2. The Rights of the Creation:
إِنَّ اللَّهَ يَأْمُرُكُمْ أَن تُؤَدُّوا الْأَمَانَاتِ إِلَىٰ أَهْلِهَا وَإِذَا حَكَمْتُم بَيْنَ النَّاسِ أَن تَحْكُمُوا بِالْعَدْلِ ۚ
“Verily! Allah commands that you should render back the trusts to those, to whom they are due; and that when you judge between people, you judge with justice. ”
[Surah an-Nisaa: 58]
These rights include money that you owe to someone, or that someone owes to you. It also includes all those promises and vows that you have not fulfilled yet, any remnants of inheritance that you were to distribute, any testimony that you have to make for/against someone in order to benefit the Muslim Ummah.
Any debts that are due on the deceased, as well as any Zakah that he/she has to pay must be deducted before the inheritance wealth or property can be distributed. Further clarification of specific cases should be sought from the scholars.
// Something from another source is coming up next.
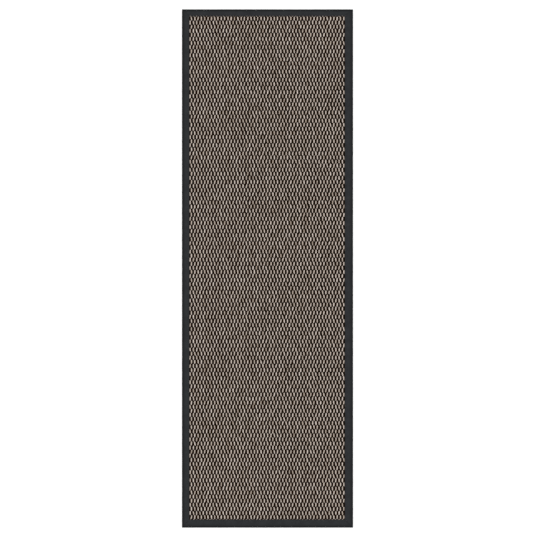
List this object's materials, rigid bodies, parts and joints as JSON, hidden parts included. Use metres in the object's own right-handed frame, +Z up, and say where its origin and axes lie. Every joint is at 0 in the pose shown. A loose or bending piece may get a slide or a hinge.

3. The Rights of the Deceased:
One should write about anything that benefits one after their death, like advising the family to stay firm on the true religion of Islam. One may leave guidelines for the executor of the will as to how it should be executed. The executor of the will should be a God-fearing and knowledgeable person.
You may also make two Muslims witnesses to your will to ensure that no tampering takes place. You can get a simple printout, that can be read and signed by the witnesses. After your departure, these witnesses are charged with reproducing this will and ensuring its execution. An exemplary will is presented below. You may edit it in order to fulfill this obligation in a manner that best suits you.
I sincerely hope that once you’ve read this article, you will prioritize the matter of composing a draft for your will, insha Allah!
I do indeed make this testament that upon my death, the following be observed:
1. Some righteous people should visit me to remind me of my Lord’s blessings upon me; to encourage me to have a good opinion about Him; and that they should exhort me to recite the Shahadah (Testimony of faith) in a gentle manner, saying to me “0 so and so, say, ‘There is no god but Allah.“’
2. They should pray much for my good, and they should not utter anything except what is good and right. When my soul leaves my body, they should close my eyes and tie my lower jaw in place.
3. My clothes should be taken off and I should be wrapped in clothes other than the ones I died in (if possible).
4. Preparation for the burial of the body must be expedited, unless this is prevented by some legitimate or compelling reason.
5. Loud wailing, slapping the face, tearing clothes, and any supplications like those used in Jahiliyah (pre-Islamic ignorance) which incite mourning or cause loss of patience should be avoided.
6. All my debts must be paid and trusts in my care be restored to their owners as explained in my attached financial testament.
7. I should be wrapped in three white cloths, unsewn and inexpensive.
8. Women should be forbidden to accompany the funeral procession (as commanded by the Prophet Salallahu alaihi wasallam)
9. Silence be observed at the time of burial; there should be complete calmness, and people should ponder over death and over the greatness of Allah, the Exalted, the Supreme.
10. My funeral should be expedited and as many people as possible should participate in my funeral prayer; the one who is most knowledgeable about Allah and most learned among those present, should lead the prayer.
11. I should be buried in a grave and the person placing me in the grave should say “Bismillahi wa ‘ala sunnati rasulillah (In the name of Allah and in accordance with the Sunnah of the Messenger of Allah). There should not be any gravestone carrying my name because the Prophet (Salallahu alaihi wasallam) has forbidden this.
12. People should sit by my grave and make du’a for me for a while so that their company should render me at ease before I am questioned.
13. The Qur’an should not be recited for me on the day of my death or on any other day. No special place should be appointed for people to come and offer their condolences on my death, because this is also a sort of mourning for the dead. The correct procedure is that my relatives should carry on their usual pursuits and people may offer their condolences to them when they meet them or whenever they visit them.
14. My death should not be announced from pulpits or in newspapers etc., because the Prophet (Salallahu alaihi wasallam) has forbidden such announcements, except if there is no one available to undertake the preparations for my funeral and burial.
15. I should be buried in the place where I die, and my body should not be transferred to any other country, in accordance with the advice of the Prophet (Salallahu alaihi wasallam), and in the hope of gaining the reward therefore, for making things easy for the people, and increasing the heritage of my lawful heirs.
16. My household should not prepare food for the people on the occasion of my death. They should rather occupy themselves in the obedience of Allah and in enjoining patience to each other.
17. Anyone who is present at the distribution of my estate should be treated with respect and spoken to in kindly and gentle terms.
18. I have appointed (name of the executor) to look into and execute the whole of this testament. It is his responsibility to seek help from the leader of the righteous people who follow the Sunnah (Ahl as Sunnah) in the place of my death. In short, I admonish everyone with the admonition that the Prophet (Salallahu alaihi wasallam) gave us. If there is anything in my will that is against the teachings of the Shari’ah, then the law of Shari’ah will take precedence over my will. I declare myself innocent of all that the Prophet (Salallahu alaihi wasallam) renounced.